The first complication is structural: redistricting. The 2018 cycle followed the 2010 round of redistricting, which produced heavily Republican-favored maps after that year’s GOP wave election. Democrats were fighting uphill in dozens of districts from the start. The 2024 redistricting cycle, while less dramatically gerrymandered than 2010, still produced maps that advantage Republicans in key states — most notably in states where GOP-controlled legislatures drew lines without Democratic input. The result is that a D+6.6 national environment does not translate evenly into seat pickups across all regions.

Silver Bulletin’s analysts note that while the current environment would likely be sufficient for Democrats to retake the House “without too much trouble,” the redistricting context means the party needs a meaningful margin just to clear the structural disadvantage baked into the map. D+6.6 is probably enough. But “probably” is not a forecast — it is a conditional.

The Senate Math Problem

The second complication is the Senate, where the map is structurally brutal for Democrats regardless of environment. Thirty-five Senate seats are on the ballot in 2026. Republicans currently hold 53. Democrats would need to flip four seats to reach 51 — a net gain of four — in order to claim a bare majority. That means running the table in every genuine competitive race.

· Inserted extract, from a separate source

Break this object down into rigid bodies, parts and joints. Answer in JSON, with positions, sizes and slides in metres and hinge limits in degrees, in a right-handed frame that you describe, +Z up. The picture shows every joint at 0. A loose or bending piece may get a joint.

The offense paths are real but narrow. Alaska’s Senate race features a competitive independent candidate and a divided Republican field. Maine’s Lisa Collins (the fictional placeholder name used here for illustrative purposes) represents a genuine pickup opportunity in a state that has been moving away from Republicans at the federal level. North Carolina and Ohio offer additional terrain where environment-driven voting could overcome incumbency and partisan lean.

But betting markets remain skeptical for a reason. Kalshi’s current odds give Democrats roughly a 41% chance of a Senate majority — a figure that has been stubbornly resistant to improvement even as generic ballot numbers have ticked upward. Polymarket consensus points to a Republican Senate hold as the most likely outcome. The markets are not saying Democrats cannot win the Senate. They are saying the map is hard enough that environment alone is not sufficient.

What D+6.6 Actually Tells Us

Here is the most honest reading of the current data: the generic ballot at D+6.6 is a statement about the national mood, not a prediction about specific outcomes. It tells us that more voters than not disapprove of the direction of the country, hold unfavorable views of the current Republican Congress, and express preference for a Democratic Congress as a counterweight. That is meaningful signal.

What it does not tell us is which voters will actually show up. Midterm electorates are older, whiter, and more reliably conservative than presidential-year ones. The enthusiasm gap that has characterized the Trump era — where Democrats score higher on raw “motivation to vote” metrics — has been real, but it has not always translated into superior turnout in off-cycle and midterm races. A D+6.6 in a poll conducted among registered voters can look very different when filtered through a likely voter model that penalizes lower-propensity Democratic constituencies.

Silver Bulletin’s methodology explicitly uses likely voter screens before adjusting for pollster house effects, acknowledging that the gap between who prefers a Democratic Congress and who will actually vote for one in November is where elections are won and lost. The average is currently D+6.6 across all polls — registered and likely voter versions combined. Among likely voter subsets, the edge is likely narrower.

The 2018 Analogy and Its Limits

The 2018 comparison is the most commonly invoked argument for why D+6.6 should produce a Democratic House majority. It is a reasonable anchor, but the analogy has limits. In 2018, Democrats were running against an unpopular presidential administration in a midterm that saw historically high suburban defection from Republicans. The anti-Trump backlash was real and it was broad. In 2026, Republicans are running on a mixed record — economic anxiety, immigration enforcement, some legislative accomplishments — alongside a White House where approval ratings have stabilized in a narrow band.

The environment is favorable to Democrats. But favorable environments do not automatically produce wave elections. The 2022 midterms are instructive: President Biden’s approval ratings were underwater all year, the generic ballot briefly favored Republicans, and yet Democrats outperformed expectations significantly, losing the House by only a razor-thin margin and failing to flip a Senate seat they had been targeting. Environment matters. Candidate quality, ground game, map structure, and turnout operations matter equally.

Reading the Next Six Months

The generic ballot will move. Six months is an eternity in American politics. External events — a recession, a foreign policy crisis, a major Supreme Court ruling — can shift public opinion in ways that overwhelm everything currently in the data. The current D+6.6 average is a snapshot, not a forecast. But snapshots matter for resource allocation, candidate recruitment, party strategy, and the decisions ofOutside groups weighing when and where to invest.

What the current numbers suggest, conservatively: Democrats have a real opportunity to reclaim the House in 2026, and their path to a Senate majority exists but is narrow. The gap between those two possibilities — the House and the Senate — is the central strategic tension for the next five and a half months. The generic ballot tells us the wind is at Democrats’ backs. It does not tell us how strong the wind is, or in which districts it blows hardest.